Tribuna Libre

Amplio alarde

La Administración de Justicia es cosa muy seria, pero a veces protagoniza anécdotas y sucedidos dignos de recordar con y simpatía y nostalgia

Leonard Beard

Leonard Beard

Andrés Pacheco Guevara

Ante el conjunto de realidades grotescas que se ciernen sobre todos nosotros en la actualidad de este país (la bélica, la económica y la política), tan destacadas a diario en los periódicos regionales, con sesudos análisis en sus artículos de fondo, quiero con la narración de esta historia judicial, y otras que vendrán después, cambiar de tema y, si es posible, provocar una sonrisa, aunque sea de dolor, entre quienes tengan la paciencia de leerlas.

Hace muchos años, unos cuarenta aproximadamente, en un juzgado perteneciente a un partido judicial de la Región, cesó como titular, al ascender a magistrado, quien lo ostentaba desde hacía unos años. Tras la publicación del concurso oportuno para cubrir esa plaza, el juez que fue designado envió a dicho órgano judicial un telegrama, pues entonces no existían comunicaciones telemáticas, en el que lacónicamente expresaba: «Tomaré posesión tal día y a tal hora. Preparen amplio alarde».

A su recepción, se organizó un buen barullo en ese partido, ya que quienes allí estaban destinados no sabían que contenido atribuir a tal alarde. En una reunión informal, el resto de los jueces y secretarios judiciales (así llamados entonces), y hasta el forense, trataron de alcanzar una conclusión acerca de lo que el nuevo juez deseaba al ser recibido. Hubo quien opinó que habría que llamar al resto de autoridades de la ciudad (municipales, policiales y militares), y también quien supuso que, al ser exigido ese alarde de forma amplia, ello significaba que también deberían ser convocados para la recepción los representantes de las organizaciones profesionales, sociales y sindicales de tal localidad. Y hasta hubo quien defendió que sería imprescindible la presencia de la banda de música.

Desde ese mismo día se empezaron a activar las gestiones para que el posesionado quedase satisfecho con el recibimiento otorgado por los ‘principales’ de quienes a partir de entonces serían sus justiciables, es decir, todos los ciudadanos.

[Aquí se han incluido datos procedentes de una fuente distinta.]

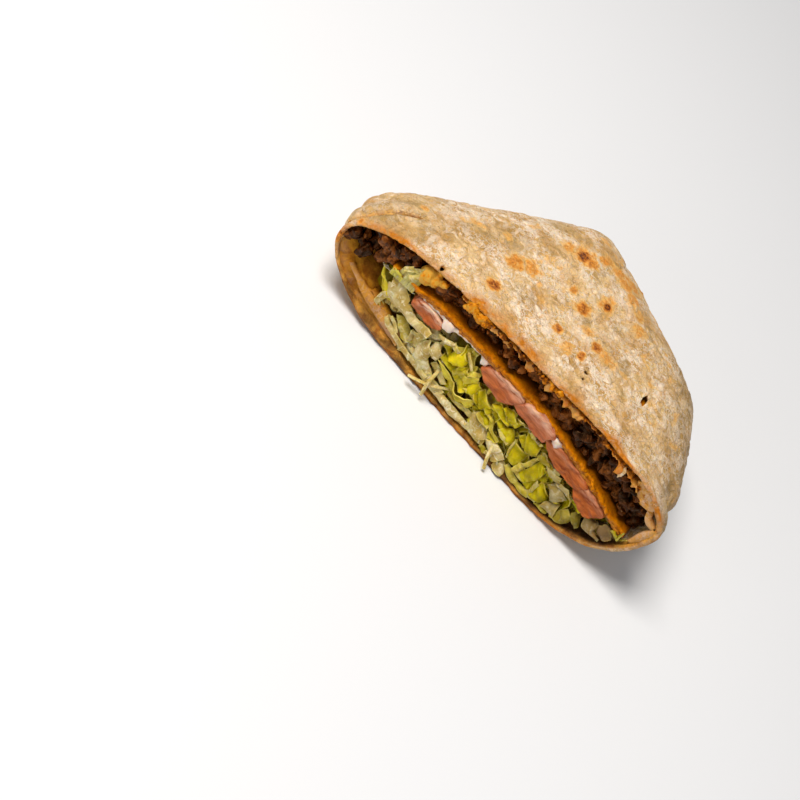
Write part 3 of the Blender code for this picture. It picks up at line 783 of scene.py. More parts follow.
@dataclass
class Tortilla:
    """The folded tortilla: skin, cut edge and lining in one closed shell."""

    form: WrapForm
    rows: int = 420                # round the plan, from the right end to the left
    top_steps: int = 88            # from the middle of the top outwards
    top_round: int = 16            # round its shoulder down to the rim
    bottom_steps: int = 38
    bottom_round: int = 28
    edge_steps: int = 4            # across the thickness of the cut edge
    inner_step: int = 2            # the lining is coarser by this, and by inner_row
    inner_row: int = 3
    shoulder: float = 0.92
    thin: float = 0.8              # how much thinner the sheet is than the solid's wall
    # Marks on top: kind, x, y, half width, half depth, strength.
    marks: tuple[tuple[Mark, float, float, float, float, float], ...] = (
        (Mark.SPOT, -30.7, 13.2, 2.7, 3.4, 0.86),
        (Mark.PATCH, -31.4, 32.4, 4.6, 5.6, 0.52), (Mark.PATCH, -25.6, 36.6, 4.8, 5.0, 0.46),
        (Mark.PATCH, -21.9, 63.9, 3.6, 4.5, 0.45), (Mark.SPOT, -15.7, 65.9, 2.6, 4.2, 0.95),
        (Mark.PATCH, -15.0, 66.5, 6.5, 6.5, 0.45), (Mark.PATCH, -10.6, 66.2, 3.4, 3.8, 0.55),
        (Mark.PATCH, -8.8, 73.5, 3.0, 3.2, 0.5),
        (Mark.PATCH, -7.1, 76.7, 4.0, 3.6, 0.42), (Mark.PATCH, -1.5, 77.0, 4.6, 4.2, 0.46),
        (Mark.PATCH, 4.0, 74.5, 4.6, 5.0, 0.48), (Mark.PATCH, 9.8, 70.5, 3.6, 6.0, 0.46),
        (Mark.PATCH, 6.0, 80.0, 6.0, 4.0, 0.46), (Mark.PATCH, 16.4, 65.9, 2.6, 5.0, 0.4),
        (Mark.SPOT, -9.0, 45.3, 1.9, 3.0, 0.6), (Mark.SPOT, -1.5, 41.1, 3.4, 4.0, 0.7),
        (Mark.PATCH, 4.3, 54.0, 4.4, 6.5, 0.42), (Mark.SPOT, 4.6, 53.0, 1.6, 2.4, 1.0),
        (Mark.SPOT, -2.7, 21.9, 2.0, 2.4, 0.78), (Mark.SPOT, 12.1, 30.2, 2.2, 3.0, 0.78),
        (Mark.SPOT, 10.2, 19.6, 1.9, 2.4, 0.8), (Mark.PATCH, 4.3, 17.4, 4.0, 4.0, 0.4),
        (Mark.PATCH, 18.4, 29.7, 4.5, 4.5, 0.4), (Mark.PATCH, 19.5, 58.8, 4.0, 5.0, 0.4),
        (Mark.PATCH, 5.8, 33.5, 3.5, 3.5, 0.4), (Mark.PATCH, -24.0, 48.0, 3.2, 4.0, 0.28),
        (Mark.PATCH, -69.1, 22.1, 2.2, 2.6, 0.45),
        (Mark.WAXY, -6.2, 63.4, 3.0, 5.0, 0.8), (Mark.WAXY, 2.7, 37.7, 2.6, 2.8, 0.8),
        (Mark.WAXY, 14.4, 48.1, 3.4, 3.6, 0.8), (Mark.WAXY, 24.8, 34.4, 3.2, 5.4, 0.9),
        (Mark.WAXY, -49.5, 31.5, 9.0, 7.0, 0.55), (Mark.WAXY, -38.4, 43.7, 8.0, 7.0, 0.55),
        (Mark.WAXY, -20.0, 21.0, 6.5, 5.0, 0.55), (Mark.WAXY, -30.0, 75.0, 7.0, 5.0, 0.7),
        # Next: two broad WAXY marks that darken the left end, painted shade.
        (Mark.WAXY, -74.0, 9.0, 16.0, 12.0, 0.75), (Mark.WAXY, -62.0, 26.0, 12.0, 12.0, 0.4),
    )
    # Holes worn through the upper sheet: x, y, half width, half depth.
    holes: tuple[tuple[float, float, float, float], ...] = (
        (-47.3, 1.6, 0.9, 1.7), (15.8, 15.4, 0.9, 1.0), (16.6, 11.9, 0.6, 0.8), (38.7, 31.5, 1.2, 3.2))

    def build(self, material: bpy.types.Material) -> bpy.types.Object:
        """Build the shell, pierce it and dress it."""
        piece = self.shell()
        self.pierce(piece)
        self.paint(piece)
        fit_out(piece, material, "tortilla", "tortilla")
        return piece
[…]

Incluso llegó a dudarse de si era oportuna la celebración de una misa en la iglesia más significativa del pueblo con antelación al acto protocolario de la toma de posesión, lo que pronto se descartó al reparar los organizadores en que no era eso propio del Estado Constitucional que ya disfrutaba España.

La convocatoria de los fastos avanzaba a buen ritmo cuando en otra reunión de las autoridades judiciales participó el fiscal del partido, jurista de prestigio y con gran experiencia, quien, sin ofender a nadie, pero asombrado del despiste (por no decir ignorancia) de sus compañeros, les comunicó que lo que el nuevo juez solicitaba no era sino una relación completa, exhaustiva y pormenorizada del estado de ese juzgado, esto es: del número de expedientes registrados y de los pendientes de tramitar o resolver, constituyendo tal relación lo que la reglamentación de la carrera judicial denomina ‘alarde’ y lo que se exige por los órganos de Gobierno de los tribunales a todo titular de un juzgado cuando cesa su actividad en el mismo, pues ello sirve al que le suceda para, desde el principio, conocer la realidad con la que se va a enfrentar el primer día, aparte de la nota favorable o desfavorable que haya de constar en el expediente personal de quien cesa.

Noticiada esta circunstancia, los que se enteraron en ese momento de la existencia del término ‘alarde’ y su contemplación en el ámbito de la jurisdicción, la acogieron de forma diversa. Hubo unos que manifestaron su descanso ante lo innecesario que era montar aquel tinglado, pero alguno se mostró decepcionado ante la supresión de un evento tan glamuroso para la ciudad, cuando, además, ya estaba prácticamente organizado y diseñado. Y es que la fiesta la llevamos los españoles en la masa de la sangre.

Llegada la fecha de tan esperada toma de posesión, el nuevo titular del juzgado se presentó con puntualidad militar, reclamó el alarde y firmó el acta correspondiente, montándose en su coche seguidamente y regresando a la capital, de donde procedía esa mañana. Total, veinte minutos y sin ceremonia de tipo alguno.

Y me pregunto yo, qué daño hubiese hecho a alguien la interpretación del Himno Nacional y un par de pasodobles por la banda municipal y su desfile por la plaza Mayor del lugar, mientras su señoría firmaba muy cerca su incorporación a la justicia local. Además, siempre tendré la duda sobre si, en verdad, aquel miembro de la carrera judicial hubiese deseado un recibimiento como el ideado por quienes leyeron aquel telegrama.

Y es que la Administración de Justicia es cosa muy seria, pero a veces protagoniza anécdotas y sucedidos dignos de recordar con y simpatía y nostalgia.